会話について

 食事中に話をしてはならないというのがいつまでの日本の話で、食事中に話をしなくちゃならないとなったのはいつからの日本の話なんだろう。俺は平気で一人で飯を食えるのだが、食べる人がいない場合に一人で食べているのを他人に見せることに耐えられず、便所で飯を食う人がかなりの数いるということを知った。便所飯、今ではエクストリームスポーツの一つに数えられているらしい。

 年配の人が、食事中に話をしたら怒られたという話をしているのはけっこう聞いたことがある。おそらく事実なんだろう。しかし学校給食はどうやって食べていたのだろう。あれは班ごとに無理やり席をくっつけて談笑させられながら食べさせられたものだ。自由に席を移動できるようになったのは中学に入ってからだった。自由に席を移動してしまっては人間として生きていくための会話力に欠けた人間になってしまう、特に仲がよくない人とでも食事しながら談笑できなければまっとうな人間とはいえない。本当か。
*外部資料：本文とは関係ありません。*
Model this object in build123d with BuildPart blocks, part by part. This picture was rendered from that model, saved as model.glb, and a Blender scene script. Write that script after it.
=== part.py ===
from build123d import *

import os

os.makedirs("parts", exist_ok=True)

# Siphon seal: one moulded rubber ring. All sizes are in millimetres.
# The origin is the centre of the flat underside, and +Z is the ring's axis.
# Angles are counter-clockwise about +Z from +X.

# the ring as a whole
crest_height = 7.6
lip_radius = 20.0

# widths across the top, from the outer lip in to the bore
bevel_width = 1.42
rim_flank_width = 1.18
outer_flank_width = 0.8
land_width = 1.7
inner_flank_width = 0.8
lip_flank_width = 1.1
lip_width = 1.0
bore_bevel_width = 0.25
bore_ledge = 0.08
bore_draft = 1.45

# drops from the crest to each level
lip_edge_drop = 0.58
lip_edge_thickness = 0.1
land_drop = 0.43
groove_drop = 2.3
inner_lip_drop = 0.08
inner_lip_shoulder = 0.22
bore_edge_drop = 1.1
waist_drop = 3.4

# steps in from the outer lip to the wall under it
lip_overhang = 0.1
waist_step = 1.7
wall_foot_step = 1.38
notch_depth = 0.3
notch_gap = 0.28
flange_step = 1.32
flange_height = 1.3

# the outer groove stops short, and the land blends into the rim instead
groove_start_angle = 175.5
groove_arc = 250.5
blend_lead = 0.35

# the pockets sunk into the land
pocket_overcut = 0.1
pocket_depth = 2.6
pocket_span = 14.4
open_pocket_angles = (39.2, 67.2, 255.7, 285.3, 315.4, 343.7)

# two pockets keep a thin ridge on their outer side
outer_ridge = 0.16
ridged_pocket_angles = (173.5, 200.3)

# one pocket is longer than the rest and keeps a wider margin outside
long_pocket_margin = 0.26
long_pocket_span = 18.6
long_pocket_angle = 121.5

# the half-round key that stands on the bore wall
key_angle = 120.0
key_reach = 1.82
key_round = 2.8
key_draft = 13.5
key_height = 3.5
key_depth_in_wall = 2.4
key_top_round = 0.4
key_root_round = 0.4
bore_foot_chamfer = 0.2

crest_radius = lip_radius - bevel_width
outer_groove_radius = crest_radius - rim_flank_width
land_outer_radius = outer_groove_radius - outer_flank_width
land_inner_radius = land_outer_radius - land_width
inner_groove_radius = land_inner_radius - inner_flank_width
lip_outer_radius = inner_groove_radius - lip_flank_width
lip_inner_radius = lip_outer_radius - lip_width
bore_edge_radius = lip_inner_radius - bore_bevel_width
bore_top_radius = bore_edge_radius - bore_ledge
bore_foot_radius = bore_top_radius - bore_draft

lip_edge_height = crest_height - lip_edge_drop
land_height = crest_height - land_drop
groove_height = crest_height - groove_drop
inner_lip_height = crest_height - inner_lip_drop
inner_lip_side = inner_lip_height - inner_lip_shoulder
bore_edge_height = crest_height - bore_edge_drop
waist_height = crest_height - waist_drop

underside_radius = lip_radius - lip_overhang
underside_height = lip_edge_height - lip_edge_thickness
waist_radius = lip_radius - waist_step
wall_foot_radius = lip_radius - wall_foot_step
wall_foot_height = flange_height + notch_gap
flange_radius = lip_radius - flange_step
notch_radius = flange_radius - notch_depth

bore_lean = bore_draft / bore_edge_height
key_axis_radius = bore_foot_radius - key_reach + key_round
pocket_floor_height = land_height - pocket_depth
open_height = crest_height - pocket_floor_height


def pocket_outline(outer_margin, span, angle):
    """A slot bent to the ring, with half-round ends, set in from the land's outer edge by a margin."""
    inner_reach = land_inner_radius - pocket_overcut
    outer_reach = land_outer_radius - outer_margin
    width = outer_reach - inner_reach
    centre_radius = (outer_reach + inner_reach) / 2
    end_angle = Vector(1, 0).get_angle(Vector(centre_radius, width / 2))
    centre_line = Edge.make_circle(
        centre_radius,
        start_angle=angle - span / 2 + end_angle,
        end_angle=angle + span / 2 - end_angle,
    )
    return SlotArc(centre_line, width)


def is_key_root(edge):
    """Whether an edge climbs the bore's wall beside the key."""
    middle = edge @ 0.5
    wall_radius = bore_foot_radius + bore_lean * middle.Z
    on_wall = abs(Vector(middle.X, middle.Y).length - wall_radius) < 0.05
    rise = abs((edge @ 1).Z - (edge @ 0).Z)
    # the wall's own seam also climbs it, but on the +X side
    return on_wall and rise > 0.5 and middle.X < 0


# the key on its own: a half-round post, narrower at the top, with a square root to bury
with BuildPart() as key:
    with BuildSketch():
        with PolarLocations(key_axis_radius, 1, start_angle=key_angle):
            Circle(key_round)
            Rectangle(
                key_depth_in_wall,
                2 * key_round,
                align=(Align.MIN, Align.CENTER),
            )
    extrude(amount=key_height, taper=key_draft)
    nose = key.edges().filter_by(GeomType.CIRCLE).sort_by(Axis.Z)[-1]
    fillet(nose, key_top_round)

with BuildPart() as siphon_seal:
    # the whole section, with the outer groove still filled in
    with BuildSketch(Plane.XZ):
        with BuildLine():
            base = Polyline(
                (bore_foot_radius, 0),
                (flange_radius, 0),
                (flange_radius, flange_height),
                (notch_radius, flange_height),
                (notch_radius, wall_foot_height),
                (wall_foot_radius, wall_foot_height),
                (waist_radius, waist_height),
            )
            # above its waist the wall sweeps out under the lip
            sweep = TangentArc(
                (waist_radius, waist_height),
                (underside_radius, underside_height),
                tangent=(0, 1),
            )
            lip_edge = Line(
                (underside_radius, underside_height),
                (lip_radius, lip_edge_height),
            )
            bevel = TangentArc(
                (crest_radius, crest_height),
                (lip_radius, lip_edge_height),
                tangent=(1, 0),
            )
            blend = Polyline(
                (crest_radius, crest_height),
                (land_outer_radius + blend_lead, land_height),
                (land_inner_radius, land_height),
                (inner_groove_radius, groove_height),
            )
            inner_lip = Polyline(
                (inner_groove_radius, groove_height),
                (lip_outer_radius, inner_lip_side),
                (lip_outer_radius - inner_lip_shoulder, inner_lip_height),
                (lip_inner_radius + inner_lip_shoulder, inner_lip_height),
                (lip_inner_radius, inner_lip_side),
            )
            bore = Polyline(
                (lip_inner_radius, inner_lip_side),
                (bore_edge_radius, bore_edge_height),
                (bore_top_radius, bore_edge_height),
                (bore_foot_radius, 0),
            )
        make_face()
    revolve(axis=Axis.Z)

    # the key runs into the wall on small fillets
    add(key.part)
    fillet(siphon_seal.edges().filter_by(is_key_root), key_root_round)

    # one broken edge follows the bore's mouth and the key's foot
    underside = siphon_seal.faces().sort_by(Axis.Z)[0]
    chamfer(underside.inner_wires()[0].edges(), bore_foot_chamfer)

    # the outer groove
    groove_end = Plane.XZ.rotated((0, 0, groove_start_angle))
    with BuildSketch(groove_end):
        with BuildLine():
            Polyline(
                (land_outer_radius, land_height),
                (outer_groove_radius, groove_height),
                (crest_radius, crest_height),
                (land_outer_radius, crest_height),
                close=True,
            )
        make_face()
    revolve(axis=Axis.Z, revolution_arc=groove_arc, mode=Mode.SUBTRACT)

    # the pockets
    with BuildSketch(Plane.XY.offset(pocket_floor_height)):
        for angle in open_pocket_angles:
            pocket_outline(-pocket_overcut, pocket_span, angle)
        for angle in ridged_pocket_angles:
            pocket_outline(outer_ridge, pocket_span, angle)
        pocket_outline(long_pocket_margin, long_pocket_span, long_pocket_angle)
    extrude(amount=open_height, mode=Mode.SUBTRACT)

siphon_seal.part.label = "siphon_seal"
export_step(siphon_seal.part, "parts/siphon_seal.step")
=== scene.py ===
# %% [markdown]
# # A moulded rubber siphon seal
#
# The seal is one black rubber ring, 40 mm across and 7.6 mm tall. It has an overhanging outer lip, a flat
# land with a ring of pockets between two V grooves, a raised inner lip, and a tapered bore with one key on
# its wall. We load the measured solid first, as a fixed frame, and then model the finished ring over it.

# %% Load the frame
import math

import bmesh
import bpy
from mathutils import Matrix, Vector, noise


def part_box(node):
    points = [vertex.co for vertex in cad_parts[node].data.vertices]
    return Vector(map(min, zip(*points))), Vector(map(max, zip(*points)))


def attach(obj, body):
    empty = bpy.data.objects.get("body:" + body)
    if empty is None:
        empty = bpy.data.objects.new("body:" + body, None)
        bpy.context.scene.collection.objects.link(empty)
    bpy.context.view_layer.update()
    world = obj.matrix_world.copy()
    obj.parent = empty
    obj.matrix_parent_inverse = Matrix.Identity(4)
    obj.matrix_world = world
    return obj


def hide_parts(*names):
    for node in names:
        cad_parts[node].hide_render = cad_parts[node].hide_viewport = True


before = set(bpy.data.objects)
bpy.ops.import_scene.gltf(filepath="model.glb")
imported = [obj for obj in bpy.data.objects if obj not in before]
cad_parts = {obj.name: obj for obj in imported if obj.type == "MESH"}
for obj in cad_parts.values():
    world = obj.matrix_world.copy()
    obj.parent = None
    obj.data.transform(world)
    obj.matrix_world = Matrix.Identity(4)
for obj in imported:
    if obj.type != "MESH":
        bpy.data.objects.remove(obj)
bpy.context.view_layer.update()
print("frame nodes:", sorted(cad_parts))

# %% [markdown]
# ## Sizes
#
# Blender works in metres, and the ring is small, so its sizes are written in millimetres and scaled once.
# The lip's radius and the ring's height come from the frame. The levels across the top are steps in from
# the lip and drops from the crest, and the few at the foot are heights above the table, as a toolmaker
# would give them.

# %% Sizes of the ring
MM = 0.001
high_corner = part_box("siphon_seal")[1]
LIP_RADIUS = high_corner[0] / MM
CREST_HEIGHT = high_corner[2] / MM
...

 会話力ってのはなんなのか。人と会っている時に会話しなければならないというのはどこの宇宙のルールなのか。無理がありすぎる。こんな無理を人間に課しだしたのはいつからの話なのだろう。近代的自我の目覚めとかよりはるかに後のことだと思うのだが。太宰治は会話のない空白に耐えられない、意味のない話をする、といっていた。会話の空白を避けるようになったのはそう最近の話でもないはずだ。